Within an hour, it had snowed, hailed, and showed us her mighty power with bright one-second-distant lightning and long growling thunder. Oh Mother Nature, stop throwing these tantrums!

When the lightning stopped, it was time to get back to hiking, especially since I was in an exposed area and wanted to make it to some tree cover before Mother Nature threw another tantrum.

Dollar Lake was a welcome sight, but with skies clearing it was time to hike on.

I sheltered a couple more times while Mother Nature continued her tantrums. I even had to set up my tent when one storm lasted several hours and I was too chilled to wait it out. I believe this is the infamous “Fin Dome” on Upper Rae Lake. Time is 2:15 and with the storm clearing it’s time to high tail it up Glen Pass.

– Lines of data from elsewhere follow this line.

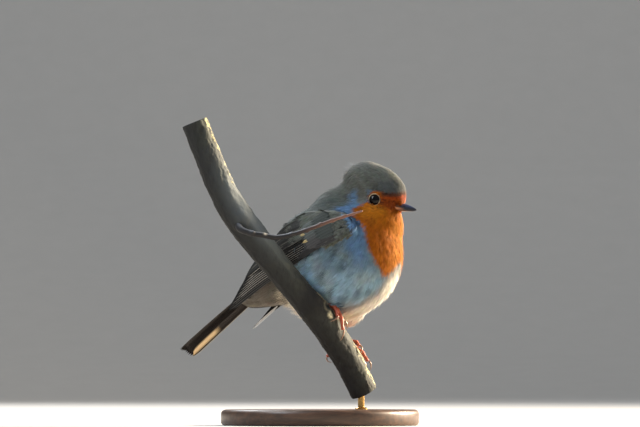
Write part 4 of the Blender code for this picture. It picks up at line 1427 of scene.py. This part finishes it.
class RobinTail(bpy.types.Operator):
    """The twelve feathers of the closed tail"""

    bl_idname = "robin.tail"
    bl_label = "Tail"

    def execute(self, context):
        plumage = context.scene.robin_plumage
        plane = TailPlane()
        bm, layers = new_vanes()
        dark, edge = np.array(plumage.tail), np.array(plumage.quill_edge)
        light = np.array(plumage.tail_glow_paint)
        for pair in range(6):
            for sign in (1, -1):
                # the middle pair lies on top, the outermost pair at the bottom
                reach = 0.3 + 0.95 * pair
                end = TAIL_LENGTH - 1.2 + 0.35 * pair - 0.09 * pair**2
                shaft = (
                    (1.0, sign * (0.2 + 0.6 * pair)), (30.0, sign * reach * 0.86),
                    (end, sign * reach),
                )
                height = -0.15 - (0.34 if sign > 0 else 0.08) * pair
                # the outermost feather on this side gets the painted glow through its inner vane
                # and a painted highlight along its lit edge
                glow = pair == 5 and sign > 0
                tones = (dark * (0.75 + 0.05 * pair), edge * (1.8 if glow else 0.5))
                add_vane(bm, layers, plane, shaft, 5.0, height, tones, blunt=0.14,
                         outer_share=0.5 if pair == 0 else 0.24, curl=0.2, rows=26, fringe=0.72,
                         mirrored=sign > 0, light=light if glow else None)
        # coverts over the root of the tail, and longer pale ones below it
        back, vent = np.array(plumage.back), np.array(plumage.vent)
        under = VentPlane()
        for row, start in enumerate((-4.0, 2.0)):
            for k in range(-3, 4):
                across = 1.35 * k
                # the upper ones come out from under the rump's soft feathers
                end = start + 20.0 - 0.5 * abs(k)
                shaft = ((start + 6.0, across), (start + 13.0, across), (end, across * 0.9))
                add_vane(bm, layers, plane, shaft, 3.4, 1.0 - 0.35 * row - 0.05 * abs(k),
                         (back * 0.55, back * 0.7), blunt=0.4, outer_share=0.5, rows=12)
                end = start + 21.0 - 0.8 * abs(k)
                shaft = ((start, across * 0.9), (start + 11.0, across * 0.9), (end, across * 0.7))
                add_vane(bm, layers, under, shaft, 4.2, 0.1 - 0.2 * row - 0.05 * abs(k),
                         (vent * 0.8, vent * 1.3), blunt=0.45, outer_share=0.5, rows=14)
        face_out(bm, Vector(turned(np.array(plane.roll @ plane.up))))
        finish_piece(object_from_bmesh("tail_quills", bm, vane_material()), "quills", "tail")
        return {"FINISHED"}


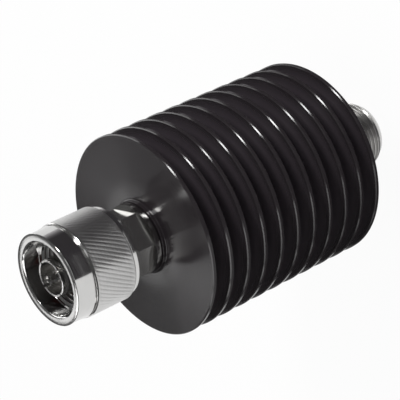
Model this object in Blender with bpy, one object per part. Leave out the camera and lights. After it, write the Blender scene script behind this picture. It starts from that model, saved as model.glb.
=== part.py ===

Looking up at Glen Pass and the fresh snow, it was time to take advantage of this window of opportunity before another storm rolled in. Sadly 15 minutes from the top, the clouds dropped and I had zero visibility for photos. It was a race down the south side before another tantrum was unleashed.

I decided to exit the trail via Kersarge Pass into Onion Valley. I awoke to this beautiful view of the Kersarge Pinnacles and Lakes.

I was anxious to get to the trailhead in hopes of a ride. This photo was taken at 6:45am when the trail was still filled with a light pack of snow.

I didn’t have any information about the Kearsarge Pass Trail except distance. I had no idea about length or elevation of climb. The previous night I’d hiked until I found water. By then it was sleeting again and time to find a campsite.

I was at the pass at 6:45am, made it Onion Valley trailhead where I found a ride to Lone Pine and was checked into the Dow Motel by 9:30am.

Priority #2 FOOD at Alabama Hills Cafe! Priority #1 was a shower, 12 days of grime . . . ahhhh clean hair was the best!

Then time for a little laundry. I’ve learned to pack Oxyclean to soak my clothes both at resupply stops and at the end of a trip. This stench could not ride in my car 🙂

I left this section incomplete by exiting at Kearsarge Pass. Forester Pass and Mt Whitney will need to wait for another day.

I’m working on my gear list and will add that as a separate post.